Andrew Yang, an entrepreneur and former Democratic primary candidate, also stressed the impact self-driving vehicles could have on the trucking industry during his candidacy. He warned that as many as 3.5 million jobs may be at risk. In a comment on automation, then-candidate Pete Buttigieg said workers will need "lifelong learning."

In software, AI gains arrive release by release

While the warnings seem dramatic, the productivity gains that automation and AI bring to the economy will arrive slowly.

In the software industry, with ERP and most SaaS applications, for example, automation changes arrive release by release.

Such is the case in Oracle's latest software updates, announced today. Oracle is announcing upgrades to its ERP products, and some of the enhancements eliminate repetitive tasks.

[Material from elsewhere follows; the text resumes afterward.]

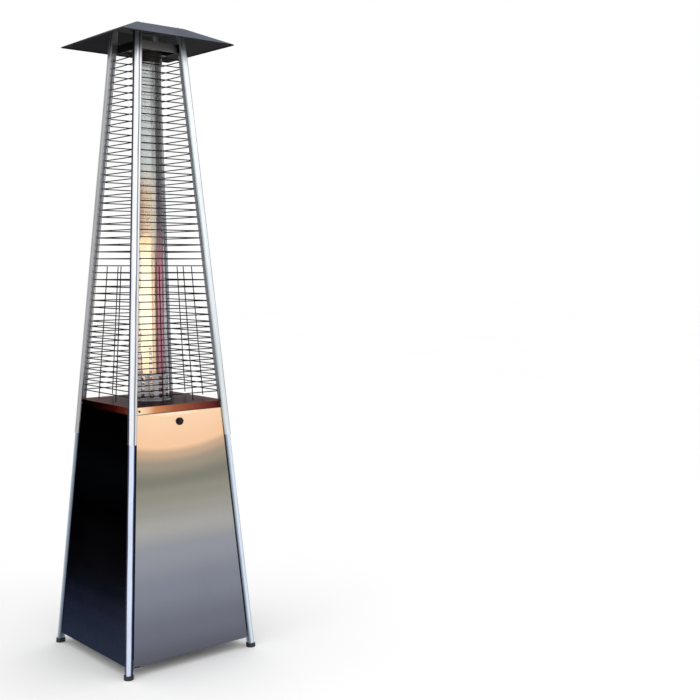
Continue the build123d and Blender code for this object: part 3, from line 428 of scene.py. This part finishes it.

One system will "automate routine and mundane data entry."

Automating rote tasks "allows customers to focus on complex issues requiring human judgement," Oracle said.

But asked to quantify what the productivity gains may mean in terms of saved labor hours, for instance, Rondy Ng, senior vice president of applications development at Oracle, couldn't make a generalization. He said productivity gains will vary from customer to customer and will depend on how far along they are in modernizing their systems.

At a U.S. House Committee hearing this month on automation, John Yarmuth (D-Ky.), chairman of the House Budget Committee, warned that automation and AI could exacerbate income inequality, "and push more people into poverty when we eventually emerge from this recession."

According to a report summarizing the committee's concerns, "While advancements in AI could create more opportunities for workers with advanced education or specialized skills, workers without these skills could see shrinking opportunities."